## start

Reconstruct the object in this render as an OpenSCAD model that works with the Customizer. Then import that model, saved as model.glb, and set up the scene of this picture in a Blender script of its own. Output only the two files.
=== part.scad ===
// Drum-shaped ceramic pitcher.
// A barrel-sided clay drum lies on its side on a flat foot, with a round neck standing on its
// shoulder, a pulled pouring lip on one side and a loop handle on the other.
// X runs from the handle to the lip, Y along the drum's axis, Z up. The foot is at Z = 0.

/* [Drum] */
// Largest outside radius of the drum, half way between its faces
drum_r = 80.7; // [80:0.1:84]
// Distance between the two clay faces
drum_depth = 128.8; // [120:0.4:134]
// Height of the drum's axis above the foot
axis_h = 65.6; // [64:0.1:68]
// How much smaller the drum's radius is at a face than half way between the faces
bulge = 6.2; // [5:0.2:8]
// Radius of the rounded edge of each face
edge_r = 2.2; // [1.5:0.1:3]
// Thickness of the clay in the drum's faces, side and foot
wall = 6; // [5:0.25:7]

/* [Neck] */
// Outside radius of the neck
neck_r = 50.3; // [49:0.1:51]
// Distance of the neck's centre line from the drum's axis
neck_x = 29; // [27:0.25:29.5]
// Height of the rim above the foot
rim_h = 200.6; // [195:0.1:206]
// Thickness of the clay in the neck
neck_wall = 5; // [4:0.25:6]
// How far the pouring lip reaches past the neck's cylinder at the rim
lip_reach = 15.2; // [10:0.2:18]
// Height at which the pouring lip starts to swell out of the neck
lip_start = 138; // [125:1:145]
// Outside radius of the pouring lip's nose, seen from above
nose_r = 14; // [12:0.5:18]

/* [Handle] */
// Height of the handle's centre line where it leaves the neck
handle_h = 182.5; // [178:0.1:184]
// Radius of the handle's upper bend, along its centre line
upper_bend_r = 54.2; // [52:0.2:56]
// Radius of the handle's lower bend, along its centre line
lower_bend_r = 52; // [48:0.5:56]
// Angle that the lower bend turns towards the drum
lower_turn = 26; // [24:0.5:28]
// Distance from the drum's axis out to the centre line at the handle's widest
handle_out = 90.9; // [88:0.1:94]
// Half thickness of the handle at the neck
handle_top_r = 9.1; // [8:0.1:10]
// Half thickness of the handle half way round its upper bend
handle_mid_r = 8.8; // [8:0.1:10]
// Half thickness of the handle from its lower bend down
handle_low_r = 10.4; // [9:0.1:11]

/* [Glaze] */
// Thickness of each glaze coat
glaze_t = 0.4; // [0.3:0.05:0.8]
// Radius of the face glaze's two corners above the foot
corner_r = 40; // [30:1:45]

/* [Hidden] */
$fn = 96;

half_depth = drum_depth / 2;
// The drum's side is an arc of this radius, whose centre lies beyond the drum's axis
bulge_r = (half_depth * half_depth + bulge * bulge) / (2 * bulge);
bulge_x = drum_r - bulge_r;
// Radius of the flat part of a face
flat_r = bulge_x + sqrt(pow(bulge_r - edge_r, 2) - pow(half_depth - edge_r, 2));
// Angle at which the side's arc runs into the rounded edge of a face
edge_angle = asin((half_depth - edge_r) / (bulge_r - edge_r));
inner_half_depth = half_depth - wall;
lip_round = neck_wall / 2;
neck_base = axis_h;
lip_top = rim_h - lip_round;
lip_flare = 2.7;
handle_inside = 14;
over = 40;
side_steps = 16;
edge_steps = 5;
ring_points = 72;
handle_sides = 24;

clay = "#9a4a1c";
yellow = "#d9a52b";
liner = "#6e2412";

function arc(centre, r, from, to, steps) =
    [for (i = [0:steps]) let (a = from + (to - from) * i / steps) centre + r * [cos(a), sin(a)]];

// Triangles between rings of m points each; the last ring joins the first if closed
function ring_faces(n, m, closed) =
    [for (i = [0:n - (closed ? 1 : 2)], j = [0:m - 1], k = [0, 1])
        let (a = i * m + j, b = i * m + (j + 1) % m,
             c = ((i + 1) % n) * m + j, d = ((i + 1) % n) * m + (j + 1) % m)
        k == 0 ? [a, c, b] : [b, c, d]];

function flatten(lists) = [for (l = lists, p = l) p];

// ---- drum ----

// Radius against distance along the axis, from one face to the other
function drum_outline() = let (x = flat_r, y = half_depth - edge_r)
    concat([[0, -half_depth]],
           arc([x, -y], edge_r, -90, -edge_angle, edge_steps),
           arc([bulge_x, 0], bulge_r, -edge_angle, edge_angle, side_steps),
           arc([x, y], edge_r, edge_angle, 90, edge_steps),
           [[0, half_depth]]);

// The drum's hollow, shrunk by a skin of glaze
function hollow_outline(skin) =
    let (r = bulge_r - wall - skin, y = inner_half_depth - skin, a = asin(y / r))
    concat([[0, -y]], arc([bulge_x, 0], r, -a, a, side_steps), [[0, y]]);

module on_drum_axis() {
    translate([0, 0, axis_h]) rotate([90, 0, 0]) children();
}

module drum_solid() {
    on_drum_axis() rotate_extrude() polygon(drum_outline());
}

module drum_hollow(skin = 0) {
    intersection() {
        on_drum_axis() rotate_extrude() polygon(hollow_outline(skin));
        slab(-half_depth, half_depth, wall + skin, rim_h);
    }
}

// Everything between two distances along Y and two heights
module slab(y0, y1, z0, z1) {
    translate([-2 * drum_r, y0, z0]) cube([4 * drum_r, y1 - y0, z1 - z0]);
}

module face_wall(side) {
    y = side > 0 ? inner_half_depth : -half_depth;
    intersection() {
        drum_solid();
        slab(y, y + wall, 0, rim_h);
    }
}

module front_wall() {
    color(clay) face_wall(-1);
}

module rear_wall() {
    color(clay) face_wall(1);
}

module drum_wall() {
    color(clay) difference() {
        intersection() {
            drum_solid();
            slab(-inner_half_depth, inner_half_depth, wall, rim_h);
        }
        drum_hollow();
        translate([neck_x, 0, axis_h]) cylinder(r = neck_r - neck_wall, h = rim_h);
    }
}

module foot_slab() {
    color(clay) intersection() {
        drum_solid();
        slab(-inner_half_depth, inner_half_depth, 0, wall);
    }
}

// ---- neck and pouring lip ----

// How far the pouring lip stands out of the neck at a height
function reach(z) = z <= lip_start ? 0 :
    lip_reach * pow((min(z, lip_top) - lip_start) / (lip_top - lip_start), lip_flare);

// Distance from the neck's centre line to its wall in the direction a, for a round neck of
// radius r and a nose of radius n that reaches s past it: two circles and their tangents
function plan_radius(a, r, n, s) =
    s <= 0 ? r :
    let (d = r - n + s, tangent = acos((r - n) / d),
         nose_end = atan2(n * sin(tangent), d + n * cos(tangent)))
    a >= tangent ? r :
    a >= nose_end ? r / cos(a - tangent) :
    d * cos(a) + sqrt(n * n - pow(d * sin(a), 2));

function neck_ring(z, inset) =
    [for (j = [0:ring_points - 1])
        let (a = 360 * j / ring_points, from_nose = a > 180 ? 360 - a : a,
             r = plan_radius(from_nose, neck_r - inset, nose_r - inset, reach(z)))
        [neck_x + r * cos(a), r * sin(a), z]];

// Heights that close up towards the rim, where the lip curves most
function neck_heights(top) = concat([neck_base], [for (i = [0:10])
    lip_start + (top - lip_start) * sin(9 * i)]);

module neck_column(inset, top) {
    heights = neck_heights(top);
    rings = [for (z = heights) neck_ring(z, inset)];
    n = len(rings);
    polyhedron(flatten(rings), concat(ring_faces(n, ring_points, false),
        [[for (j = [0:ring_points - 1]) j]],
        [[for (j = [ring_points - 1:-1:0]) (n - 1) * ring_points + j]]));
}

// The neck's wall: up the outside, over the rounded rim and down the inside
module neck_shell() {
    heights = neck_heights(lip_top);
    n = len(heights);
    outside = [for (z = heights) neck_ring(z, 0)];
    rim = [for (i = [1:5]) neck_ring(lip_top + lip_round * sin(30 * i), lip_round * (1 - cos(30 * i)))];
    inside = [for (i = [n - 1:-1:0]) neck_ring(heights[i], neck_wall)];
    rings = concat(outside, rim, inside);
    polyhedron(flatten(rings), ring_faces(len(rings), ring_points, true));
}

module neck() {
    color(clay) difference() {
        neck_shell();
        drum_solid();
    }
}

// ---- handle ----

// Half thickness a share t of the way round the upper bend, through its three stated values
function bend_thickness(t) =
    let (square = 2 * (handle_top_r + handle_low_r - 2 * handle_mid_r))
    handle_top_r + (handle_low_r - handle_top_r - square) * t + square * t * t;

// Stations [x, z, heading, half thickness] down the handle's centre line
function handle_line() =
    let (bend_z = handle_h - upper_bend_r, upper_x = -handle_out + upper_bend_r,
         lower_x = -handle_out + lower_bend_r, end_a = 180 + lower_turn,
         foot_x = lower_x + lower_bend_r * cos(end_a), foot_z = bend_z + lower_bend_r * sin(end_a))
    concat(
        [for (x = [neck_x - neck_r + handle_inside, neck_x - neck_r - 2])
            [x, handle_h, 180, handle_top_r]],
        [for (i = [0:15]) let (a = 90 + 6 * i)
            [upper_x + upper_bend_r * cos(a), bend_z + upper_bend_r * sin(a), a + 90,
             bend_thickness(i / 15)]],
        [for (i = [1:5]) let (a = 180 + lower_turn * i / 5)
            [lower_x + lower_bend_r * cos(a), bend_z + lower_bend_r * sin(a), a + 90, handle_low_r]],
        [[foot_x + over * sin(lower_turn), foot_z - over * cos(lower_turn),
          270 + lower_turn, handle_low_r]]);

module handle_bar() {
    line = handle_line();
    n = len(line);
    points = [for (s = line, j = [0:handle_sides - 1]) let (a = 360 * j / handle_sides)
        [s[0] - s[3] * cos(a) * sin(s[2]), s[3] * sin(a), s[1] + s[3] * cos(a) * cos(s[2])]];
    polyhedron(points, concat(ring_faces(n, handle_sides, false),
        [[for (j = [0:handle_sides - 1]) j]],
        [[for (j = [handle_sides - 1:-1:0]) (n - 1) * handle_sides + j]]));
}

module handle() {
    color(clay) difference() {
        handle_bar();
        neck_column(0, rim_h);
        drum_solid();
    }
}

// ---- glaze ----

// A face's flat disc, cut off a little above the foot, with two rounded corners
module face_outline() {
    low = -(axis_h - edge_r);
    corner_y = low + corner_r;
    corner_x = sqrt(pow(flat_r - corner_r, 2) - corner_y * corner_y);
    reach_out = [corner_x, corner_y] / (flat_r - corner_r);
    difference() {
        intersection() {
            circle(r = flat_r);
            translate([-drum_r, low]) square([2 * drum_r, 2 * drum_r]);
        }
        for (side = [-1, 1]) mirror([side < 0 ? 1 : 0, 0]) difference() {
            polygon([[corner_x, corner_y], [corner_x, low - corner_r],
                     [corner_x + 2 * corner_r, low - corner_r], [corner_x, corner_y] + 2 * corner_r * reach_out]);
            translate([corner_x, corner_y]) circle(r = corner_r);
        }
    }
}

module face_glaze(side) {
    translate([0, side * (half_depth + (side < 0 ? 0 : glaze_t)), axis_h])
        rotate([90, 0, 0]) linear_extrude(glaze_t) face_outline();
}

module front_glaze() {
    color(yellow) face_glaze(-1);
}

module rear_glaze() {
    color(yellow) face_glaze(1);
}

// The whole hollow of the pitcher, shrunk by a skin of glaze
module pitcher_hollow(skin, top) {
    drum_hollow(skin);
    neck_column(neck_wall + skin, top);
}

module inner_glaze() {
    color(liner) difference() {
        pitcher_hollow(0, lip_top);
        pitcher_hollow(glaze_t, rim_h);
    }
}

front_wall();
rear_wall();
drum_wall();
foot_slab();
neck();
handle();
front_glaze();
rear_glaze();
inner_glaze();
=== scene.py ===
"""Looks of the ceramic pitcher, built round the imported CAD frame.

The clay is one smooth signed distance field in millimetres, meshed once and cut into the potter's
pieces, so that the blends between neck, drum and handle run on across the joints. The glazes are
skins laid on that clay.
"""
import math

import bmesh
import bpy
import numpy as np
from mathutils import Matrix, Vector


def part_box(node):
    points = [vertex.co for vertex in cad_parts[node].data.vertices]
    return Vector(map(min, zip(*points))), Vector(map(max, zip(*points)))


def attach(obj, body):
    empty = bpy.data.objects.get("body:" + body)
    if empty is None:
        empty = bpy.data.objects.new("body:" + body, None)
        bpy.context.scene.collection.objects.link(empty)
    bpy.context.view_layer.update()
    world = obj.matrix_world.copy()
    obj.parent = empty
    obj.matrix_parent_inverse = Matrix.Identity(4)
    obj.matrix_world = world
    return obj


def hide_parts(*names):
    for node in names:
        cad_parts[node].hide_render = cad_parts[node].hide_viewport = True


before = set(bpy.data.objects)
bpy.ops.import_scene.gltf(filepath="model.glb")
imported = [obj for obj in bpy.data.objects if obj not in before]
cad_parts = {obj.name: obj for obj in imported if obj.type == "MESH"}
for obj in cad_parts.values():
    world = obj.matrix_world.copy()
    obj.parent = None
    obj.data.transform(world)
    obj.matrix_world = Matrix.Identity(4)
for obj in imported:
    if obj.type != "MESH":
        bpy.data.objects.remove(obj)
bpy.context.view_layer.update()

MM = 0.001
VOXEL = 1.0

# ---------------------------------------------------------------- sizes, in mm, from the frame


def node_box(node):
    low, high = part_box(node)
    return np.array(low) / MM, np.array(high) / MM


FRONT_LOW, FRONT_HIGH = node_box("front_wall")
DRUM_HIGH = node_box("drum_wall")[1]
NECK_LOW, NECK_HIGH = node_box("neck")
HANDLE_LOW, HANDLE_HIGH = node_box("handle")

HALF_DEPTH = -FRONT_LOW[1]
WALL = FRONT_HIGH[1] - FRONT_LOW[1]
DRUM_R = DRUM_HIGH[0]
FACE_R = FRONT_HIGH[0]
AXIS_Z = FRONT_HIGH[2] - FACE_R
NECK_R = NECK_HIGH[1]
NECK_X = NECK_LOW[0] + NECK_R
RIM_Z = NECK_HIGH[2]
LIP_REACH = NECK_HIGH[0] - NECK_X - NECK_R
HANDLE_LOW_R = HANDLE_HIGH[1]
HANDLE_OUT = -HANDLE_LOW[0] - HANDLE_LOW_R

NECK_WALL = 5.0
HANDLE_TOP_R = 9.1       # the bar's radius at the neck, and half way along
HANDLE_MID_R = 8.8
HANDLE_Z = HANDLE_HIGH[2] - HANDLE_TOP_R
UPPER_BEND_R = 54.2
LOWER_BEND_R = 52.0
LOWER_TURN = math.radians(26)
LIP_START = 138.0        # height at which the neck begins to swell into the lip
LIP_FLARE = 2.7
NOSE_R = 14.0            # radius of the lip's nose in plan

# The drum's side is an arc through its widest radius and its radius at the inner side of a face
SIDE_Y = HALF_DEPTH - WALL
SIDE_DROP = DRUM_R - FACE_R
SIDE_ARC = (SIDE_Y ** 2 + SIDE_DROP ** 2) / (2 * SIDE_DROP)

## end

THE EXERCISE: Exactly repeat the lines from the line with "pitcher, shrunk by a skin of glaze" to the line with "import math", including both, and output nothing else.

SOLUTION TO THIS EXERCISE:
// The whole hollow of the pitcher, shrunk by a skin of glaze
module pitcher_hollow(skin, top) {
    drum_hollow(skin);
    neck_column(neck_wall + skin, top);
}

module inner_glaze() {
    color(liner) difference() {
        pitcher_hollow(0, lip_top);
        pitcher_hollow(glaze_t, rim_h);
    }
}

front_wall();
rear_wall();
drum_wall();
foot_slab();
neck();
handle();
front_glaze();
rear_glaze();
inner_glaze();
=== scene.py ===
"""Looks of the ceramic pitcher, built round the imported CAD frame.

The clay is one smooth signed distance field in millimetres, meshed once and cut into the potter's
pieces, so that the blends between neck, drum and handle run on across the joints. The glazes are
skins laid on that clay.
"""
import math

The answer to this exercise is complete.